In Australia at least, no-one wins media prizes for investigating unapproved ‘conspiracy theories’ of that type. If anyone ever did, Media Watch would probably skewer them on air.

It’s how the system works to cover up the biggest lies – in Australia and elsewhere in so-called ‘western democracies’.

To achieve that crucial unstated goal, organizations such as the ABC need all the credibility they can garner from stories such as the Newman case.

POSTSCRIPT: The 4-Corners team is unapologetic. In a Sydney Morning Herald opinion piece – Outcome of Ngo case does not discredit Four Corners – on May 2nd, they treated readers to some truly unctuous self-congratulory hype. Here’s some of it:

Recent comment on the Patten inquiry finding against Phuong Ngo has been critical of last year’s Four Corners report into the conviction of Ngo for the murder of the Labor MP John Newman… This criticism betrays a fundamental misunderstanding of the nature and practice of investigative journalism.

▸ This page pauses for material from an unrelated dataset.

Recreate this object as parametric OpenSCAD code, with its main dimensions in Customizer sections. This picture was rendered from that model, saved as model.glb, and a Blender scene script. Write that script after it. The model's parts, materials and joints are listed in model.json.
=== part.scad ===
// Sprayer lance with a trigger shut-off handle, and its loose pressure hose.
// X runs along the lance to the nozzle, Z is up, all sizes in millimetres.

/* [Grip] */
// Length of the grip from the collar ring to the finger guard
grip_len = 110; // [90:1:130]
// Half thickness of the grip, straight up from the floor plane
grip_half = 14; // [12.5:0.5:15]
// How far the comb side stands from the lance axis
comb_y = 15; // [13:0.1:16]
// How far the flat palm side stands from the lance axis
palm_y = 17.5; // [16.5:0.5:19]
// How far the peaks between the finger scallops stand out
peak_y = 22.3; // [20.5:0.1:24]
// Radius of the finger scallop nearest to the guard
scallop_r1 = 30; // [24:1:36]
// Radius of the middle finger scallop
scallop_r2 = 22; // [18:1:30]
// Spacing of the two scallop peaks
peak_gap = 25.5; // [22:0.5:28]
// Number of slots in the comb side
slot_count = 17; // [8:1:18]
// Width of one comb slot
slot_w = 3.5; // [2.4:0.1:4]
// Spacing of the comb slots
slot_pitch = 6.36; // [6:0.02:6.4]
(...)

Four Corners believes the issues raised in the report deserved the light of public scrutiny. This decision was not taken lightly. It was made in the public interest…

They conclude:

Australians are fortunate to have a legal system based on the presumption of innocence, and a tradition of rigorous investigative journalism. Suggestions that the program contained “innuendo, omission, supposition, false accusation and a preconceived outcome” are false and offensive.

How reassuring to read Australia has a tradition of rigorous investigative journalism – and that the presumtion of innocence is always upheld. (No wonder Martin Bryant won’t watch TV any more. Who, in his situation, could bear to watch liars and cowards pat themselves on the back?)

If I was a member of the ABC current affairs team and saw myself in the mirror, I’d be inclined to throw up. Australians have been stripped of crucial civil liberties on their watch – and our troops have been packed off to two illegal wars – all thanks to an unopened box of largely uninvestigated lies.

When they draw a taxpayer-funded salary, these people demonstrate their utter shamelessness.